WORK INSTRUCTIONS >> Copy out all of the data exactly as it appears.

DATA SECTION >>
>> Start

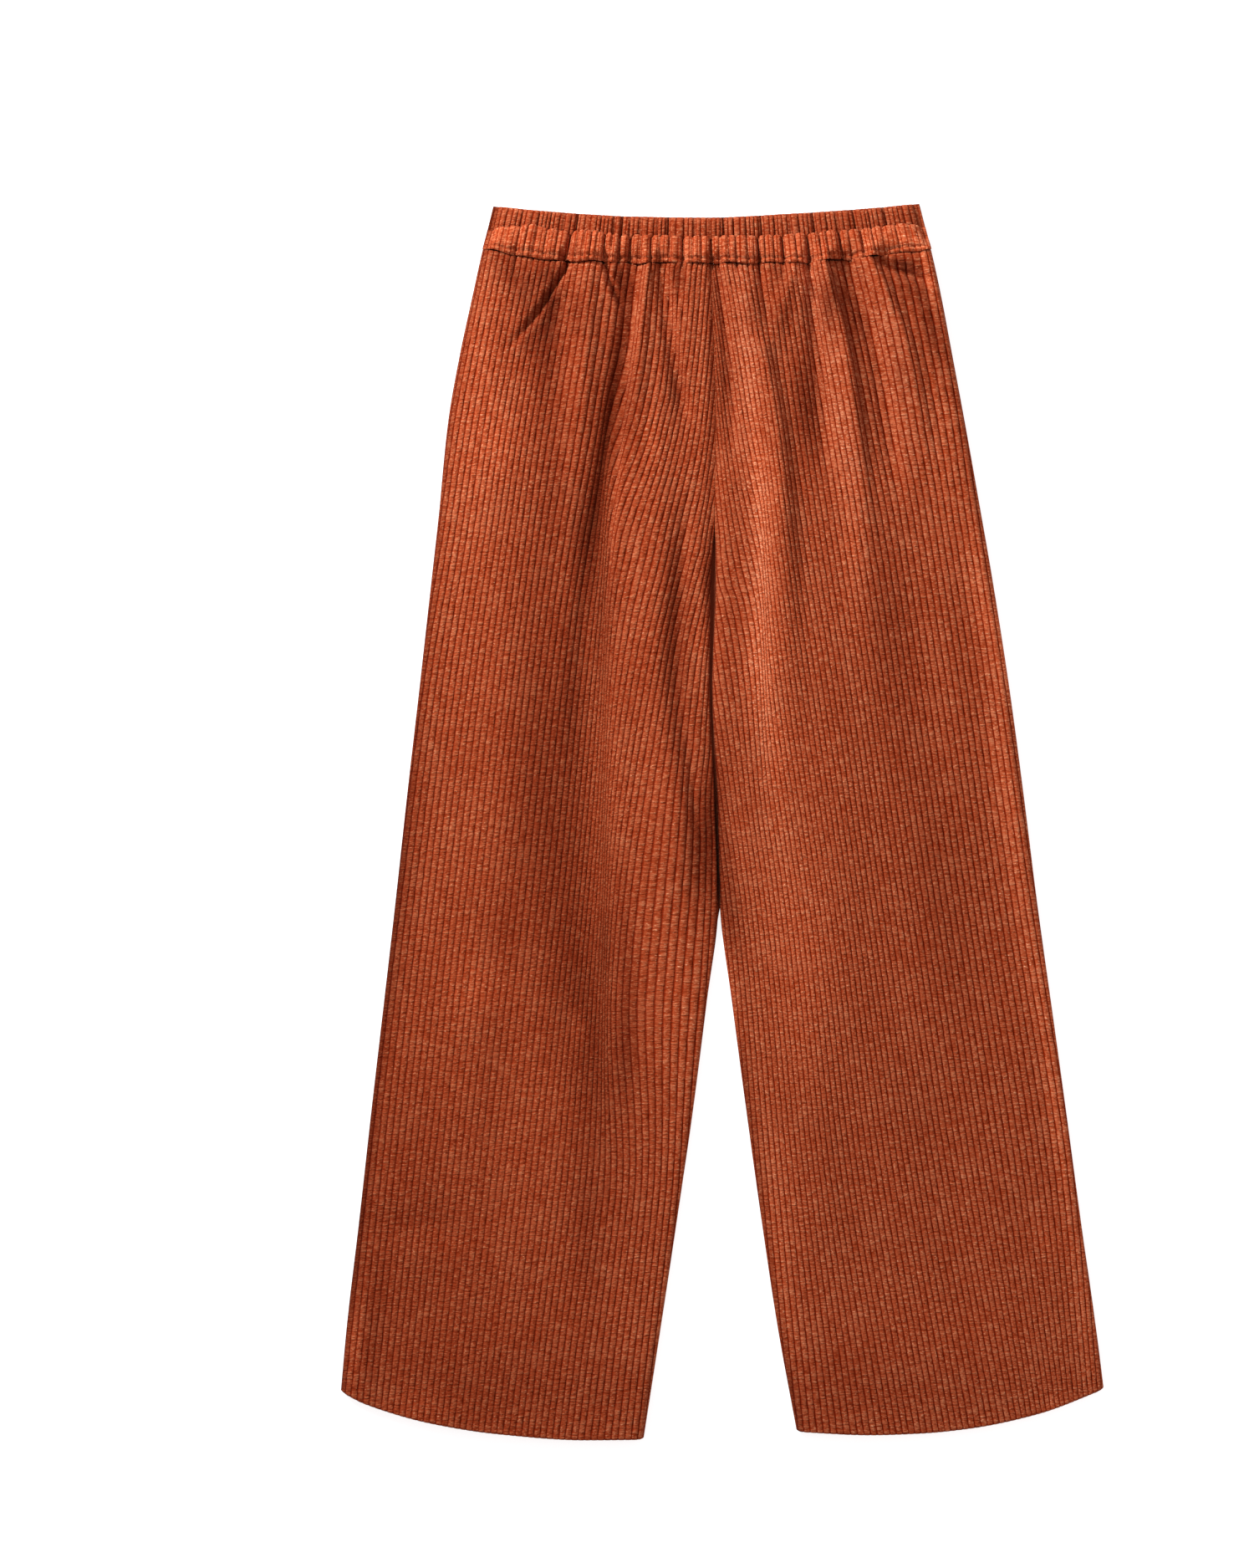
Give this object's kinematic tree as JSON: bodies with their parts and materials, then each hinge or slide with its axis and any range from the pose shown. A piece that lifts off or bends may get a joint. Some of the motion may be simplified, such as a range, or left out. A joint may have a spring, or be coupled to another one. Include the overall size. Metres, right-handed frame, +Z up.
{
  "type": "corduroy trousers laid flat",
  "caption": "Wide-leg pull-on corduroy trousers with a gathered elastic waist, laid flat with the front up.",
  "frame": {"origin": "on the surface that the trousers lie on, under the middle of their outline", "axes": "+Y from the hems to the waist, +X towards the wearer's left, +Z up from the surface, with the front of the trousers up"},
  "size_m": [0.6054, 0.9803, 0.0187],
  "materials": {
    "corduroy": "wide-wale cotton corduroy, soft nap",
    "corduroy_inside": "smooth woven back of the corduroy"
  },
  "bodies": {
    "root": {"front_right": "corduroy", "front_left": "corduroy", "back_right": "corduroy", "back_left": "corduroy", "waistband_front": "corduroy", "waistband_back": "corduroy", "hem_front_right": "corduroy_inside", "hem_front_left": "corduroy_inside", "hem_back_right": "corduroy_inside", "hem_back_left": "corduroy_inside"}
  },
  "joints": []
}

>> End

RESULT >>
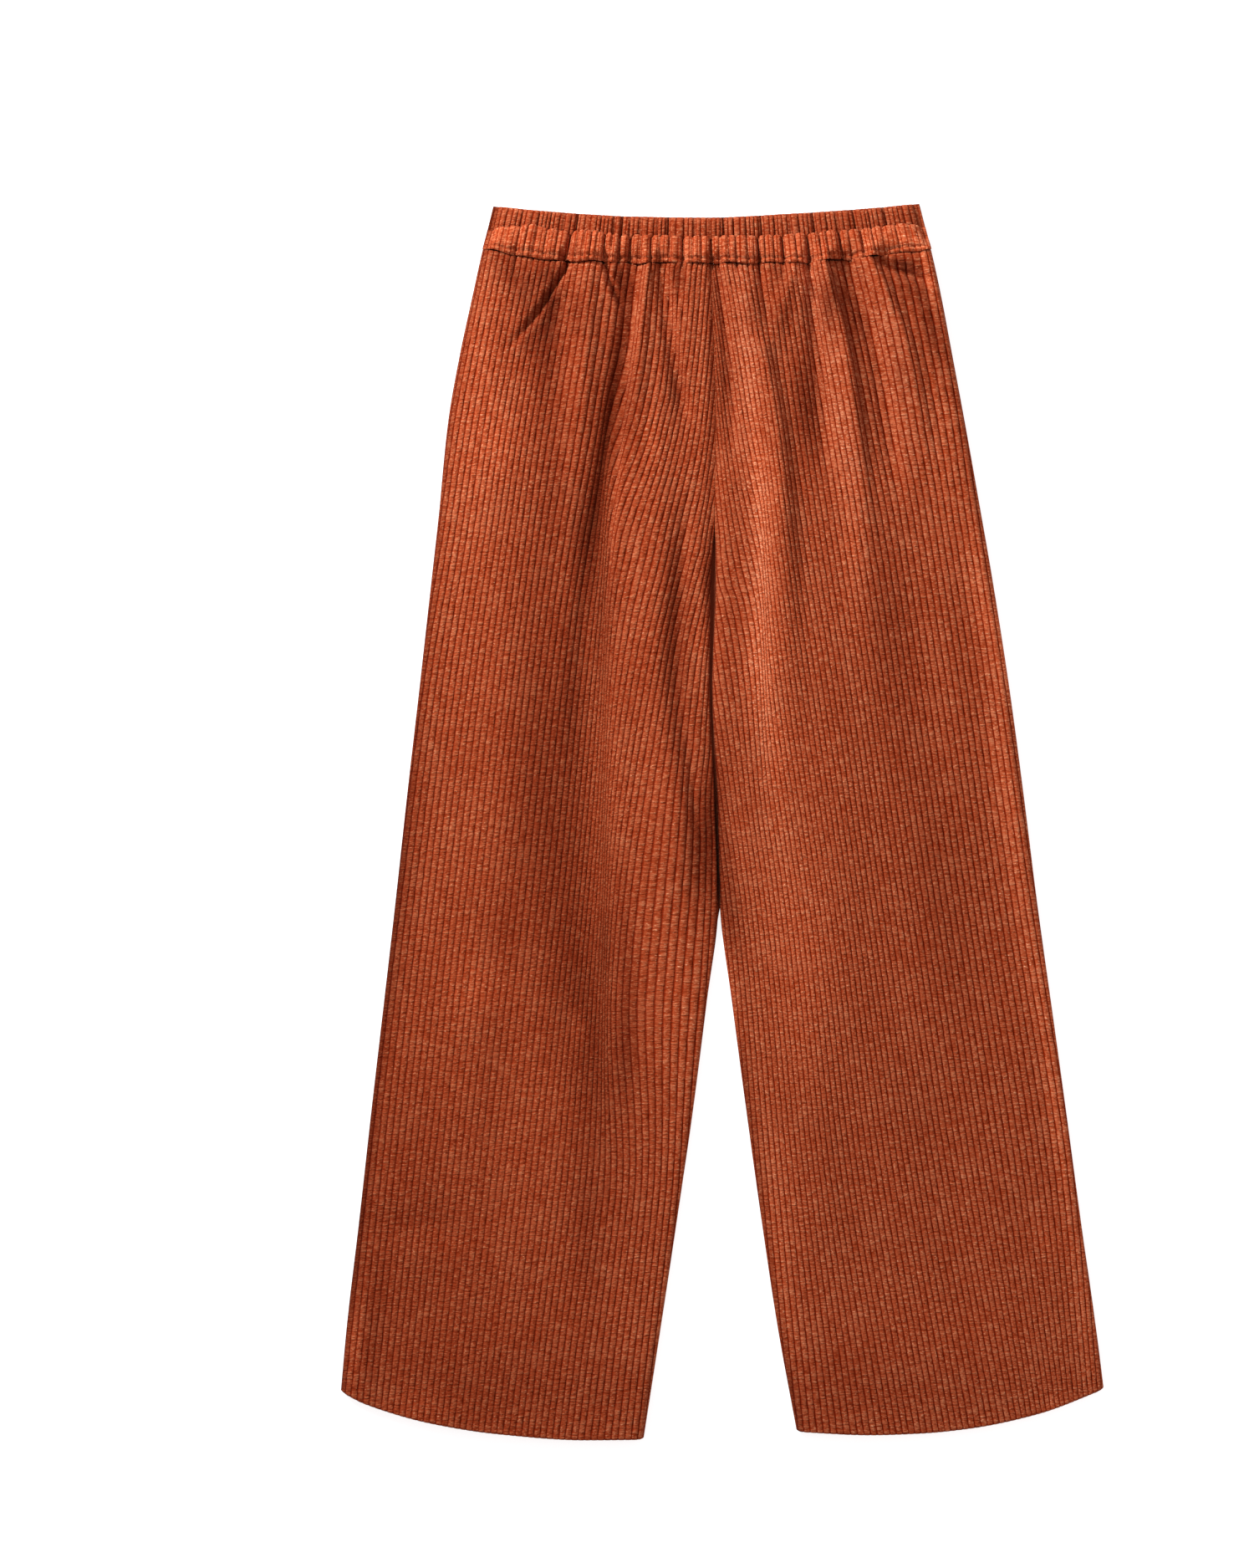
Give this object's kinematic tree as JSON: bodies with their parts and materials, then each hinge or slide with its axis and any range from the pose shown. A piece that lifts off or bends may get a joint. Some of the motion may be simplified, such as a range, or left out. A joint may have a spring, or be coupled to another one. Include the overall size. Metres, right-handed frame, +Z up.
{
  "type": "corduroy trousers laid flat",
  "caption": "Wide-leg pull-on corduroy trousers with a gathered elastic waist, laid flat with the front up.",
  "frame": {"origin": "on the surface that the trousers lie on, under the middle of their outline", "axes": "+Y from the hems to the waist, +X towards the wearer's left, +Z up from the surface, with the front of the trousers up"},
  "size_m": [0.6054, 0.9803, 0.0187],
  "materials": {
    "corduroy": "wide-wale cotton corduroy, soft nap",
    "corduroy_inside": "smooth woven back of the corduroy"
  },
  "bodies": {
    "root": {"front_right": "corduroy", "front_left": "corduroy", "back_right": "corduroy", "back_left": "corduroy", "waistband_front": "corduroy", "waistband_back": "corduroy", "hem_front_right": "corduroy_inside", "hem_front_left": "corduroy_inside", "hem_back_right": "corduroy_inside", "hem_back_left": "corduroy_inside"}
  },
  "joints": []
}